How good is this movie?

There’s a reason this movie is a beloved Christmas classic. George Bailey is a true hero: someone who continually does what’s best for other people rather than following his own ambitions. It has a broad cast of endearing secondary characters. The bizarro sequence neatly demonstrates how social injustice makes otherwise decent people cruel. It avoids the cliché of giving the villain his comeuppance, instead focusing on how the good guys support one another. And, of course, it has one of the most famously heartwarming endings in all of film history!

How ace is this movie?

Admittedly, I may be biased by the oddly inverted way I relate to this movie. George Bailey has, essentially, the life I’ve always dreamed of: a loving family, lots of friends, and a job that is truly meaningful. Of course I’m glad he finally learns to appreciate them! But there are also ways the film seems to resonate with my aceness – despite its sometimes insistent heteronormativity.

Heterosexual romance is a running theme in the movie. Mary declares her love for George when still just a child, and apparently remains constant in her feelings. During their rather tedious courtship scenes, George insists that he doesn’t want to get married, and that he is more interested in travel and adventure than in settling down. However, his dreams are continually frustrated, and Mary eventually gets her wish to marry him and start a family together. The implication is that getting married is better than achieving your dreams – or, at least, that it is fair compensation for having them crushed. The heterosexuality of the other characters is also asserted. Almost every guy in town seems to have a crush on Violet. And the Building & Loan is all about providing housing to nuclear families. It is also interesting that the villain, Potter, appears to be unmarried and childless.

However, the movie is not only a celebration of heteronormativity. Platonic bonds are also very important to the story. George works hard to help the people of his community, earning their friendship and respect. At the end of the movie he is declared a rich man, not just because of his family, but because of his many friends. The film even seems to critique heteronormativity slightly through the character of Violet. Violet does not follow the conventional path of marriage and motherhood, yet she is still a sympathetic character who maintains a good relationship with George. Most interesting is the scene where she kisses George on the cheek and Mr Carter infers that something is going on between them – an erroneous assumption that reveals his heteronormative bias.

And George’s story is actually one that, as an ace person, I take a lot of comfort in. As much as movies celebrate heterosexual romance, they also celebrate individual achievement, the relentless pursuit of grand dreams and success against all odds.

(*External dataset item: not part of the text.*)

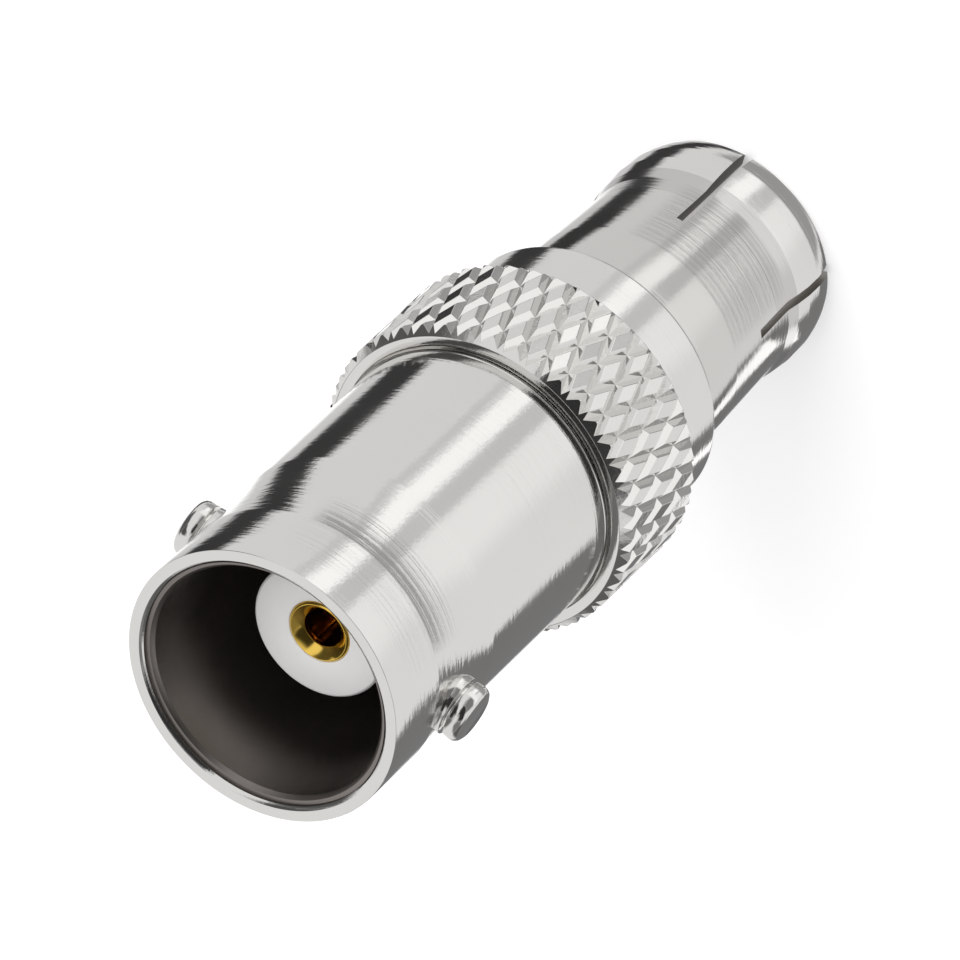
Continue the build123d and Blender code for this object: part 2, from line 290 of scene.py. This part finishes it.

George certainly does have grand dreams of leaving his small town and making his name in the wider world. But, unlike most movie heroes, he does not achieve these dreams. He fails, and fails, and fails again, and at the end of the movie, he is still a failure. That is, he is a failure by his own standards, by Potter’s standards, by the standards of Wall Street and the press and the U.S. Army.

What does that have to do with asexuality? Well, being ace also means failing – failing to experience sexual attraction, failing to form romantic relationships, failing to be “normal”. In my case, it means the life I have as an adult is very different from the life I imagined for myself as a child. In “The Queer Art of Failure”, J. Halberstam explicitly links failure to queerness, arguing that being queer means “failing” at the kind of gender-normative reproductive heterosexuality that society idealises. But this “failure” can actually be a form of empowerment and resistance. It invites us to question and critique mainstream notions of “success” and brings us into community with those society has left behind.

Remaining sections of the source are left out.